Label: Black Mara Records
Band: Astral & Shit
Astral & Shit is not a band name I recommend if you want to make it big, but for an underground ambient project, it works to get the interest peaked and look a bit odd in the big mass of releases. This is their latest release on one of my favorite ambient labels, titled ‘Divo’.
The act in fact only contains one member, namely Ivan Gomzikov, who hails from Nevyansk, a town north of Yekaterinenburg deep into mother Russia. Astral & Shit is extremely productive and releases records by the month it almost seems.
The record opens with ‘Riphean Mountains’, which opens up like the sun going under over a rocky facade. First gently cresting the edges, before becoming fully removed from your vision. Then every sound intensifies, with the nightly sounds and rumblings of the earth around you. Repetitive chirps accompany the droning sounds produced by Gomzikov, enhancing the nightly aura. But the drones keep swelling. The concept of the album revolves around an alien entity, that once came out of the earth. That is Divo, dangerous, but mostly not understood by us.

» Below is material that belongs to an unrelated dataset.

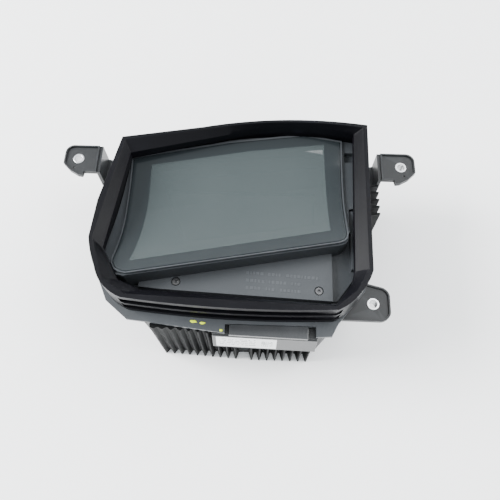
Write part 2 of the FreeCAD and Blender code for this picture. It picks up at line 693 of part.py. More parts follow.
# ---------------------------------------------------------------- front heat sink
def fin(x, top, depth_low, depth_top, face):
    """One cast fin: a tapered blade with a wide root and a narrow edge, drafted towards its top."""
    root = number("fin_root") / 2
    tip = number("fin_tip") / 2
    wires = []
    for z, depth in ((0, depth_low), (top, depth_top)):
        corners = [V(x - root, face + 1, z), V(x - root, face, z), V(x - tip, face - depth, z),
                   V(x + tip, face - depth, z), V(x + root, face, z), V(x + root, face + 1, z)]
        wires.append(Part.makePolygon(corners + corners[:1]))
    return Part.makeLoft(wires, True, True)


# the row of fins has one empty place, counted from the left
EMPTY_PLACE = 10
FIN_COUNT = 19
sink_face = -number("case_front+sink_base")
tall_top = number("case_top-1.5")
low_top = number("low_fin_top")
blades = []
for i in range(FIN_COUNT):
    if i == EMPTY_PLACE:
        continue
    x = -number("fin_first") + i * number("fin_pitch")
    hidden = x > -number("cover_left") - number("fin_root") / 2
    growth = number("fin_growth") * (x + number("fin_first"))
    if i < EMPTY_PLACE:
        low, high = number("fin_depth") - 3.4 + growth, number("fin_top_depth") - 1.6 + growth
    else:
        low, high = number("low_fin_depth") - 2.2, number("low_fin_depth") - 3.4
    blades.append(fin(x, low_top if hidden else tall_top, low, high, sink_face))
slab = Part.makeBox(number("sink_left+sink_right"), number("sink_base"), low_top,
                    V(-number("sink_left"), sink_face, 0))
tall_slab = Part.makeBox(number("sink_left-cover_left") - 1, number("sink_base"), tall_top,
                         V(-number("sink_left"), sink_face, 0))
pedestal = Part.makeBox(30, number("case_wall+1.2"), 28, V(-15, -number("case_front"), 18))
front_sink = doc.addObject("Part::Feature", "front_sink")
front_sink.Shape = slab.fuse([tall_slab, pedestal] + blades).removeSplitter()
sink_screw_places = [("-case_left+67", 12), ("-case_left+67", 66), ("case_right-64", 12),
                     ("case_right-64", 48)]
sink_ways = [rod("sink_way", "y", x, "-case_front-sink_base-1", z, "screw_radius+screw_gap", 10)
             for x, z in sink_screw_places]
node(cut("front_sink_solid", front_sink, *sink_ways), "front_heat_sink")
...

The drones turn very heavy at times, almost taking up the whole of what you hear, for example on ‘Polota Crossing’, where it simply seems to surge and pulsate as crackling or breaking sounds fill up the sonic gaps. It’s powerful, looming, but most of all fully submerging the listener. It’s the sound of nature, the silent droning you only hear when you are really, really quiet yourself for a moment. That’s the beauty of it.